Zachary Wu

CS 194 Project 4.1: Image Warping and Mosaics
Zachary Wu

Shooting the Pictures

Using modern technology, shooting images is incredibly easy. Using my phones built-in camera, and a tripod, I captured multiple pairs of images of my kitchen, Safeway, and stairs within MLK. The goal is for each of these images to have perspective transformations between them. In this case, this is achieved with a tripod to maintain the same point of view, but different view directions.

Recover Homographies

Going forward, I will use the image of my kitchen to showcase how the process works.

We will now try to compute the homography between the images. This tells us the perspective transformation that takes place the two images. We will compute a 3x3 matrix H, that when multiplied with one of the images, will align it with the other one.

In order to solve for the homographies, we first have to manually identify at least 4 points of correspondence. Below, I have manually selected some correspondences between the two images on sharp corners that both images share.

Using these points, we can set up a system of linear equations and do least squares to get the best H matrix that will result in a clean transformation that aligns the matching points. I used this math stack exchange answer, and this towards data science article to help learn about this process, and will summarize them below. Equations are from the article.

First, we start with a set of at least 4 pairs of points that correspond to before and after the transformation.

Our homography matrix H, multiplied by the original points will get us the final desired points. In order to solve for H, we have 8 unknowns (with h_33 being 1). Using 4 pairs of points allows us to get 8 equations. In this case though, we will use more points, and use least squares to have a better holography, as manual selection of points can be quite hit or miss.

Shreyans Sethi explained how to derive the equations on piazza, which I will quote here.
"""
Expand the original equation, we will have
ax + by + c = wx'
dx + ey + f = wy'
gx + hy + i = w

Now, because all the RHS's of the above equations share a w, you can sub in the value of w to get
ax + by + c = (gx + hy + i)x'
dx + ey + f = (gx + hy + i)y'

Expanding this out will get you:

ax + by + c = gxx' + hyx' + ix'
dx + ey + f = gxy' + hyy' + iy'
"""
This ultimately gives us a least squares problem that looks we can solve for the 8 unknowns for.

In the case of my kitchen picture, I receive the following resulting H matrix
[[ 6.31290874e-01, 6.41588866e-03, 1.30776077e+03],
[-1.26032049e-01, 8.83592102e-01, 1.27723401e+02],
[-9.77570199e-05, 9.27963080e-06, 1.00000000e+00]]

Warp the images

We can now use our calculated homography matrix to warp our second kitchen image to match up the correspondance points with the first matrix.

To do this, we take each possible index and multiply it by the Homography matrix (or inverse depending on which image we are changing. Then we use cv2 remap to interpolate the colors from the image into it's new positions, and this gets us the warped image.
We also begin with some padding such that after the perspective transformation, we still have all the pixels and the images are not cropped.

Image Rectification

One great thing about being able to warp images is we can rectify images to be as if we are viewing them from a different point of view. For example, consider the our kitchen image. What if we wanted to be able to read the things posted on the fridge head on?

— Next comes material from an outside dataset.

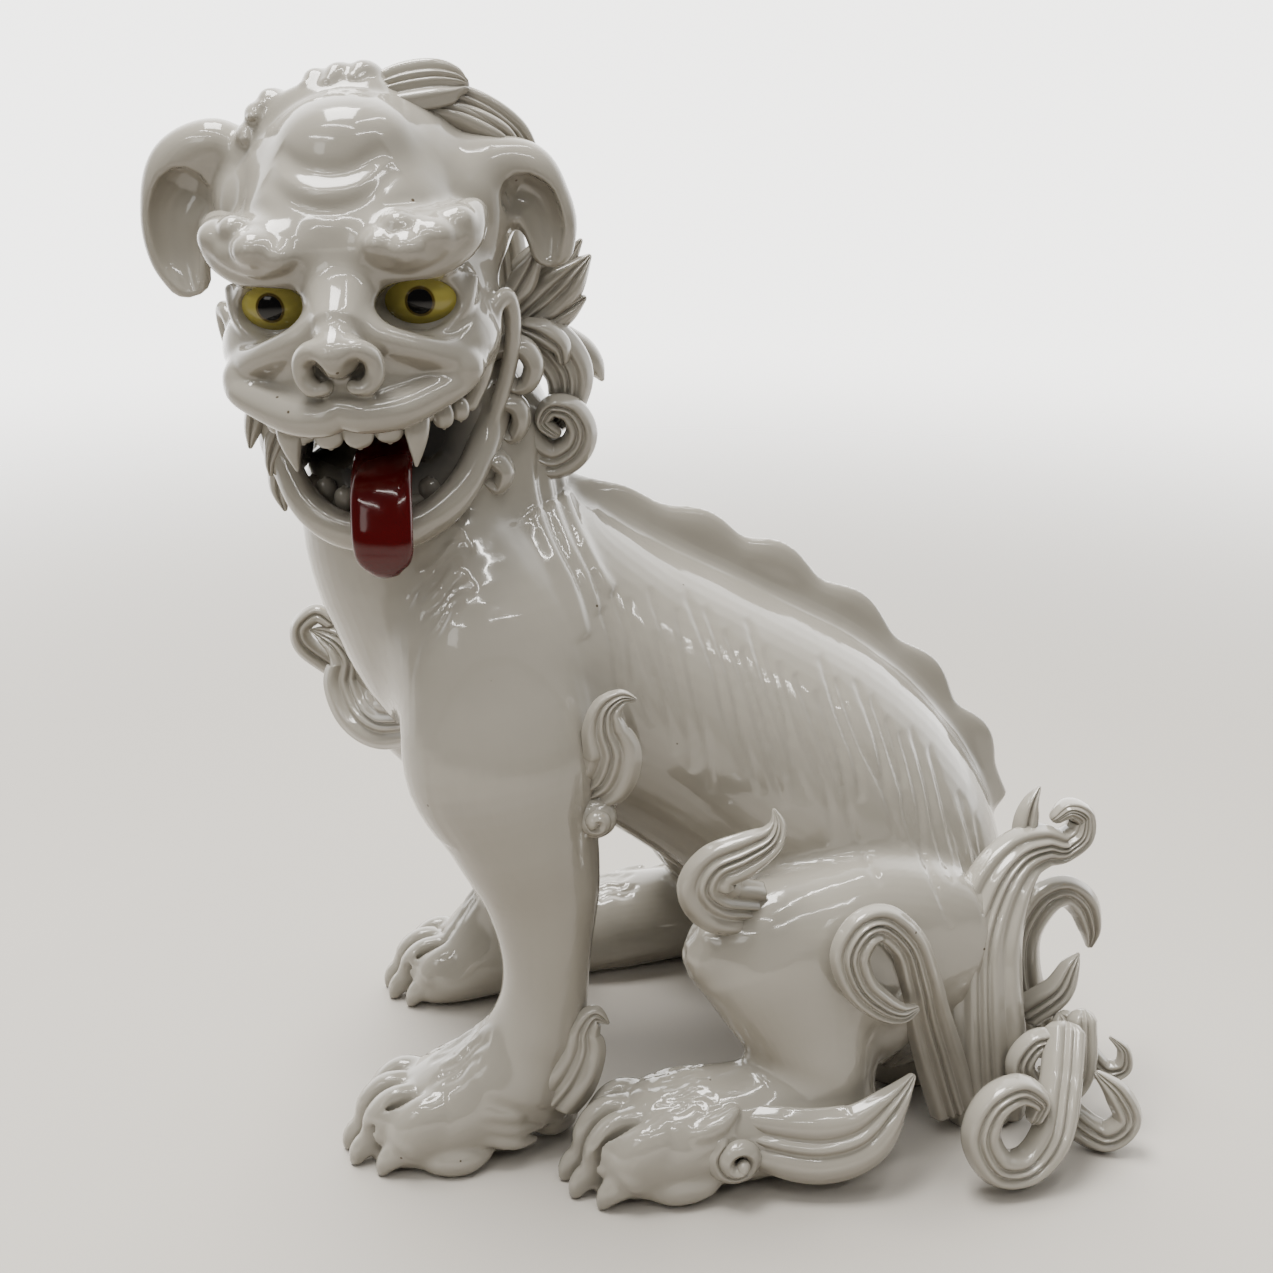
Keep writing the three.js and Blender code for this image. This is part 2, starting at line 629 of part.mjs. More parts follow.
group.position.set(-STATUE_CENTRE[0], -STATUE_CENTRE[1], 0);

export default group;
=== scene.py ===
"""Seated guardian lion statue in white glazed ceramic: the fine sculpture and its glazes.

The rows of numbers that shape the castings, locks and curls follow the CAD model's, in millimetres, in its
modelling frame. to_metres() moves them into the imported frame. The castings are modelled as clay: distance
fields on a grid, joined with fillets as slip joins real clay, then turned into meshes, one for each casting.
"""
import math

import bpy
import numpy as np
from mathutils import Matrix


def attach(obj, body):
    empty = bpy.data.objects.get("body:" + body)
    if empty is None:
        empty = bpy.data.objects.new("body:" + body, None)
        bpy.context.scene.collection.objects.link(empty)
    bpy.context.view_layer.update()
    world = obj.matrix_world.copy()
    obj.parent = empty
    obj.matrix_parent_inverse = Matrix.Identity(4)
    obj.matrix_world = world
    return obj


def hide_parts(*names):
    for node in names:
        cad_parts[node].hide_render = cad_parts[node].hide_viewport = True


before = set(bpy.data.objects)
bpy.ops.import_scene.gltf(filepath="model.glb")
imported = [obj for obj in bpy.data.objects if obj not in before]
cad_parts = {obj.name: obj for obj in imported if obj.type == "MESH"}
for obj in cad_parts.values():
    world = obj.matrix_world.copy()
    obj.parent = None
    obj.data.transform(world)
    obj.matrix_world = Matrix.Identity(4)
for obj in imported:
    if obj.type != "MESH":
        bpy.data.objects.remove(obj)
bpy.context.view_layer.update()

import openvdb as vdb
from mathutils import Matrix, Vector

MM = 0.001
# The middle of the statue's foot, in the modelling frame.
STATUE_CENTRE = np.array([5.67, 2.04, 0.0])
# How far a casting's rim turns in where it meets its neighbour.
WALL = 3.0
# Distances are kept up to this far from a surface, and no fillet is larger.
FAR = 16.0
# A face that lies deeper than this in the neighbour's clay is left out.
BURIED = -9
BODY_VOXEL = 1.35
HEAD_VOXEL = 0.8
DETAIL = 1.0
X, Y, Z = np.eye(3)
NO_TRIANGLES = np.zeros((0, 3), dtype=np.int64)

# The camera's place round the point it looks at, and its lens.
CAMERA_TURN, CAMERA_RISE, CAMERA_DISTANCE = math.radians(80), math.radians(19), 750
CAMERA_TARGET = np.array([0, -8, 228])
SENSOR_WIDTH, FOCAL_LENGTH = 36, 44.96


# ---------------------------------------------------------------- the head's own frame: left, forward, up
HEAD_CENTRE = np.array([2.5, -120.5, 393.6])
HEAD_TURN, HEAD_NOD, HEAD_TILT = (math.radians(angle) for angle in (77, 6, 3))


def head_axes():
    forward = np.array([
        math.sin(HEAD_TURN) * math.cos(HEAD_NOD),
        -math.cos(HEAD_TURN) * math.cos(HEAD_NOD),
        -math.sin(HEAD_NOD),
    ])
    level_left = np.array([math.cos(HEAD_TURN), math.sin(HEAD_TURN), 0.0])
    level_up = -np.cross(level_left, forward)
    left = level_left * math.cos(HEAD_TILT) + level_up * math.sin(HEAD_TILT)
    up = level_up * math.cos(HEAD_TILT) - level_left * math.sin(HEAD_TILT)
    return np.array([left, forward, up])


HEAD_AXES = head_axes()


def from_head(points):
    return HEAD_CENTRE + np.asarray(points, dtype=np.float64) @ HEAD_AXES


def into_head(points):
    return (np.asarray(points, dtype=np.float64) - HEAD_CENTRE) @ HEAD_AXES.T


def to_metres(points):
    return (np.asarray(points, dtype=np.float64) - STATUE_CENTRE) * MM


def mirrored(rows):
    return [[-row[0], *row[1:]] for row in rows]


SIDES = (("left", 1, list), ("right", -1, mirrored))


# ---------------------------------------------------------------- lofts
def interpolate(rows, positions):
    """Catmull-Rom interpolation of every column, at positions from 0 to 1."""
    rows = np.asarray(rows, dtype=np.float64)
    last = len(rows) - 1
    scaled = np.clip(positions, 0, 1) * last
    index = np.minimum(scaled.astype(int), last - 1)
    t = (scaled - index)[:, None]
    a = rows[np.maximum(index - 1, 0)]
    b = rows[index]
    c = rows[index + 1]
    d = rows[np.minimum(index + 2, last)]
    return b + 0.5 * t * (c - a + t * (2 * a - 5 * b + 4 * c - d + t * (3 * b - 3 * c + d - a)))


def unit(vectors):
    return vectors / (np.linalg.norm(vectors, axis=-1, keepdims=True) + 1e-9)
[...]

We can simply use correspondences to transform it to be head on. First I define correspondences for the area of interest, and set it to become square in the perspective that we want.

The 4 corners of the fridge

A square head on perspective of viewing the fridge

Now using the same steps of computing homographies and warping the image, we get the following result.

Now we can read what is on the fridge head on! However, do note that the picture is a bit blurry, as rectifying the image does not allow for sharp images, as previous pixels need to be stretched, making certain parts appear blurry. You can't create pixels that aren't already captured in the original image.

Here's another example of rectifying an image in order to browse the breakfast isle at Safeway.

While image rectification is great for changing our perspective, it is not magic, and we cannot change our viewpoint to one in which we see things that the original picture does not capture.

Blending Image Mosaics

We now have two images of our kitchen, that are lined up, and we need to blend the two of them together.

The first blending method I will do is to to simply add the two images together. This will cause the overlapping portions to be incorrect. To correct this, we will create a mask for the overlap region, and in that area have .5 of each image.

The result is quite good! although there are some slight artifacts in the overlap region where we see some mismatch and a some subtle lines from the blending. The edges not matching up perfectly is most likely a result of the lens distortion on my camera making the image plane not perfectly flat.

Now, we will show 2 more examples of creating a mosaic.

For this stairs image, my camera lens was a bit dirty, resulting in a blurry photo, and I also did not use a tripod as it did not support verticle panning. These factors all influenced the sharpness of the end result. Even in the region that is not blended

What I Learned

For this part, the coolest thing I learned is being able to rectify images and create get an image from a new perspective. It allows an image to be created that was never taken, but you can still see if from a differnet perspective.